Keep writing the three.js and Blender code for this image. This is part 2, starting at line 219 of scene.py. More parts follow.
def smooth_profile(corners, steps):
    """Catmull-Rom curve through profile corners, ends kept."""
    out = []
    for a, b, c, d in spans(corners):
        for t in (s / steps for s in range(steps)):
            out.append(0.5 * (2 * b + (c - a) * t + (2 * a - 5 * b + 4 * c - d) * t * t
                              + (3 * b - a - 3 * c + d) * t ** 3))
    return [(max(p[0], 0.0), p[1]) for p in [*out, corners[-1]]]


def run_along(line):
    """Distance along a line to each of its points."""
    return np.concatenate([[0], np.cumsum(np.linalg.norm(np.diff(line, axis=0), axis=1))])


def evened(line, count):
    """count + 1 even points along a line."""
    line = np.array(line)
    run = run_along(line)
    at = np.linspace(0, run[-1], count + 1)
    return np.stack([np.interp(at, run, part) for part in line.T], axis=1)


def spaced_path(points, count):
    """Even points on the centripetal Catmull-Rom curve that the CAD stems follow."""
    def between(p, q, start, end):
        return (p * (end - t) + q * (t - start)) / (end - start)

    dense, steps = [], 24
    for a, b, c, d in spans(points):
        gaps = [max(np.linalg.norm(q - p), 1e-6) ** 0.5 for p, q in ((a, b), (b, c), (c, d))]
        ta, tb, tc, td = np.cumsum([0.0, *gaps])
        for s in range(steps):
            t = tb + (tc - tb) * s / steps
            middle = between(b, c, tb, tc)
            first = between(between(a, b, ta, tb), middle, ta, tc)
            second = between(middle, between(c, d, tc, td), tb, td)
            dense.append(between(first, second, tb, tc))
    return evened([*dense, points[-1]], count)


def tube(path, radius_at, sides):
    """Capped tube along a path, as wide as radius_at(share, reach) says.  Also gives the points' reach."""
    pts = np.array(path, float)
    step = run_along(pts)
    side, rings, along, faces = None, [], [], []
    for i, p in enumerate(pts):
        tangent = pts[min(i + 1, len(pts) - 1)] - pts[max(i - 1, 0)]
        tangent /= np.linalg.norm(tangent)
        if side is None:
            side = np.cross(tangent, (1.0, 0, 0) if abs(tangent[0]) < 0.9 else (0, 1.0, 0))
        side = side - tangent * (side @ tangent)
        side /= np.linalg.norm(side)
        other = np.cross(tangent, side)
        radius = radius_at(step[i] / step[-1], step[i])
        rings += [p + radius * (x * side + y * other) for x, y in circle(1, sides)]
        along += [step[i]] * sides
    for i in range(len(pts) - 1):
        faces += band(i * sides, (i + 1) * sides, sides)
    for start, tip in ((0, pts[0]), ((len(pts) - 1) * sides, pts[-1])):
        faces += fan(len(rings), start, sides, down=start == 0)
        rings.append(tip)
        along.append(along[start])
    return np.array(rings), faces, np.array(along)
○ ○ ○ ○
» **TASK DETAILS**: Reproduce every line above without error.

» **FINISHED TASK**:
Keep writing the three.js and Blender code for this image. This is part 2, starting at line 219 of scene.py. More parts follow.
def smooth_profile(corners, steps):
    """Catmull-Rom curve through profile corners, ends kept."""
    out = []
    for a, b, c, d in spans(corners):
        for t in (s / steps for s in range(steps)):
            out.append(0.5 * (2 * b + (c - a) * t + (2 * a - 5 * b + 4 * c - d) * t * t
                              + (3 * b - a - 3 * c + d) * t ** 3))
    return [(max(p[0], 0.0), p[1]) for p in [*out, corners[-1]]]


def run_along(line):
    """Distance along a line to each of its points."""
    return np.concatenate([[0], np.cumsum(np.linalg.norm(np.diff(line, axis=0), axis=1))])


def evened(line, count):
    """count + 1 even points along a line."""
    line = np.array(line)
    run = run_along(line)
    at = np.linspace(0, run[-1], count + 1)
    return np.stack([np.interp(at, run, part) for part in line.T], axis=1)


def spaced_path(points, count):
    """Even points on the centripetal Catmull-Rom curve that the CAD stems follow."""
    def between(p, q, start, end):
        return (p * (end - t) + q * (t - start)) / (end - start)

    dense, steps = [], 24
    for a, b, c, d in spans(points):
        gaps = [max(np.linalg.norm(q - p), 1e-6) ** 0.5 for p, q in ((a, b), (b, c), (c, d))]
        ta, tb, tc, td = np.cumsum([0.0, *gaps])
        for s in range(steps):
            t = tb + (tc - tb) * s / steps
            middle = between(b, c, tb, tc)
            first = between(between(a, b, ta, tb), middle, ta, tc)
            second = between(middle, between(c, d, tc, td), tb, td)
            dense.append(between(first, second, tb, tc))
    return evened([*dense, points[-1]], count)


def tube(path, radius_at, sides):
    """Capped tube along a path, as wide as radius_at(share, reach) says.  Also gives the points' reach."""
    pts = np.array(path, float)
    step = run_along(pts)
    side, rings, along, faces = None, [], [], []
    for i, p in enumerate(pts):
        tangent = pts[min(i + 1, len(pts) - 1)] - pts[max(i - 1, 0)]
        tangent /= np.linalg.norm(tangent)
        if side is None:
            side = np.cross(tangent, (1.0, 0, 0) if abs(tangent[0]) < 0.9 else (0, 1.0, 0))
        side = side - tangent * (side @ tangent)
        side /= np.linalg.norm(side)
        other = np.cross(tangent, side)
        radius = radius_at(step[i] / step[-1], step[i])
        rings += [p + radius * (x * side + y * other) for x, y in circle(1, sides)]
        along += [step[i]] * sides
    for i in range(len(pts) - 1):
        faces += band(i * sides, (i + 1) * sides, sides)
    for start, tip in ((0, pts[0]), ((len(pts) - 1) * sides, pts[-1])):
        faces += fan(len(rings), start, sides, down=start == 0)
        rings.append(tip)
        along.append(along[start])
    return np.array(rings), faces, np.array(along)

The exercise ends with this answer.